** START OF Source material **

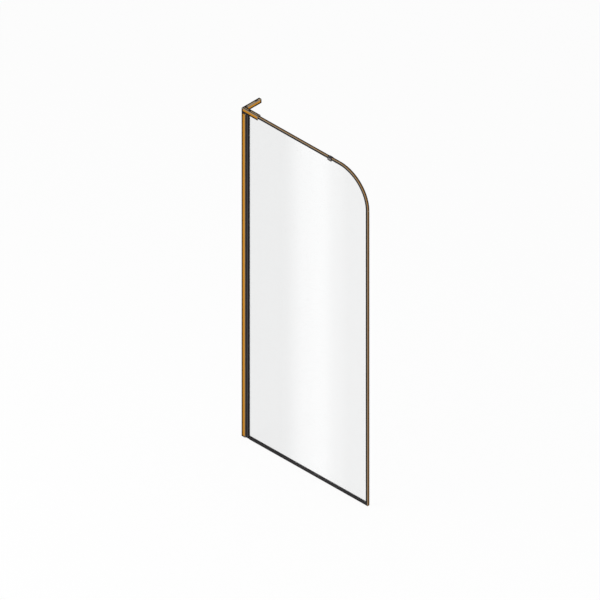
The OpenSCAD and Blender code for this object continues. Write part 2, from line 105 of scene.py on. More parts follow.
# %% Helpers for node trees
def put(tree, kind, inputs=None, **options):
    """Adds a node to a tree. An input is given by name or number, as a value or as a socket to link."""
    node = set_all(tree.nodes.new(kind), **options)
    for key, value in (inputs or {}).items():
        if isinstance(value, bpy.types.NodeSocket):
            tree.links.new(value, node.inputs[key])
        else:
            node.inputs[key].default_value = value
    return node


def step_of(operation):
    """Makes a function for one step of arithmetic on numbers or vectors, in the tree of its sockets."""
    def step(*values):
        sockets = [value for value in values if isinstance(value, bpy.types.NodeSocket)]
        is_vector = any(socket.type == "VECTOR" for socket in sockets)
        kind = "ShaderNodeVectorMath" if is_vector else "ShaderNodeMath"
        return put(sockets[0].id_data, kind, dict(enumerate(values)), operation=operation).outputs[0]

    return step


plus, minus, times, over = map(step_of, ["ADD", "SUBTRACT", "MULTIPLY", "DIVIDE"])
least, most, size_of, times_plus = map(step_of, ["MINIMUM", "MAXIMUM", "ABSOLUTE", "MULTIPLY_ADD"])
power, square_root = map(step_of, ["POWER", "SQRT"])
is_more, is_less, is_near = map(step_of, ["GREATER_THAN", "LESS_THAN", "COMPARE"])


def split(vector):
    """The three numbers of a vector."""
    return put(vector.id_data, "ShaderNodeSeparateXYZ", {0: vector}).outputs


def combine(tree, *numbers):
    """A vector of up to three numbers."""
    return put(tree, "ShaderNodeCombineXYZ", dict(enumerate(numbers))).outputs[0]


def remap(value, low, high, to_low=0.0, to_high=1.0, curve="LINEAR"):
    """Moves a number from one range to another and keeps it inside the new one."""
    ranges = {"Value": value, "From Min": low, "From Max": high, "To Min": to_low, "To Max": to_high}
    return put(value.id_data, "ShaderNodeMapRange", ranges, interpolation_type=curve).outputs[0]


def start_group(name, inputs, outputs, kind="ShaderNodeTree"):
    """Starts a node group with named sockets and returns it with its input and output sockets."""
    tree = bpy.data.node_groups.new(name, kind)
    for side, sockets in [("INPUT", inputs), ("OUTPUT", outputs)]:
        for label, socket in sockets.items():
            tree.interface.new_socket(label, in_out=side, socket_type="NodeSocket" + socket)
    return tree, tree.nodes.new("NodeGroupInput").outputs, tree.nodes.new("NodeGroupOutput").inputs


def end_group(tree, outs, results):
    """Links the results to the outputs of a group and returns the group."""
    for label, result in results.items():
        tree.links.new(result, outs[label])
    print("made group", tree.name)
    return tree


def place_group(tree, group, inputs):
    """Puts a finished group in a tree as one node and returns its outputs."""
    return put(tree, "ShaderNodeGroup", inputs, node_tree=group).outputs


# %% [markdown]
# ## The studio
# The panel stands on a plain white floor. A white floor that is only lit would turn grey towards its
# far end, so its material answers the camera and the reflections mostly with plain white, and keeps
# a share of the real light. That share is where the soft shadow shows.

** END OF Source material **

■ **Goal**
Look at the material above and copy, word for word, its lines from the first through the one containing "return node".

■ **Exercise solution**
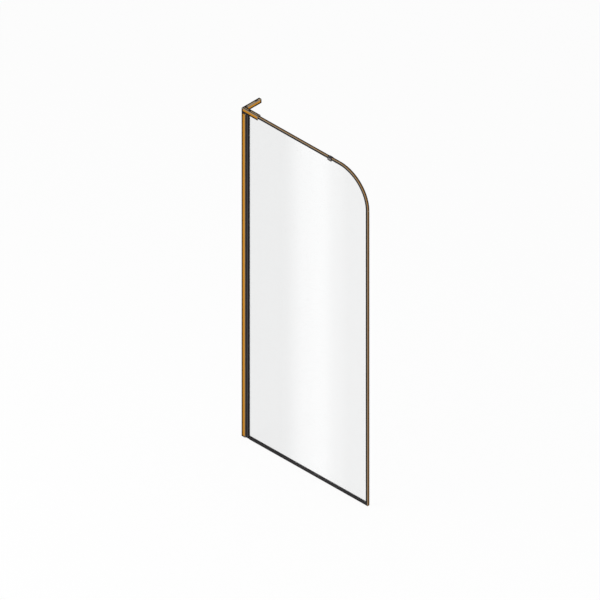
The OpenSCAD and Blender code for this object continues. Write part 2, from line 105 of scene.py on. More parts follow.
# %% Helpers for node trees
def put(tree, kind, inputs=None, **options):
    """Adds a node to a tree. An input is given by name or number, as a value or as a socket to link."""
    node = set_all(tree.nodes.new(kind), **options)
    for key, value in (inputs or {}).items():
        if isinstance(value, bpy.types.NodeSocket):
            tree.links.new(value, node.inputs[key])
        else:
            node.inputs[key].default_value = value
    return node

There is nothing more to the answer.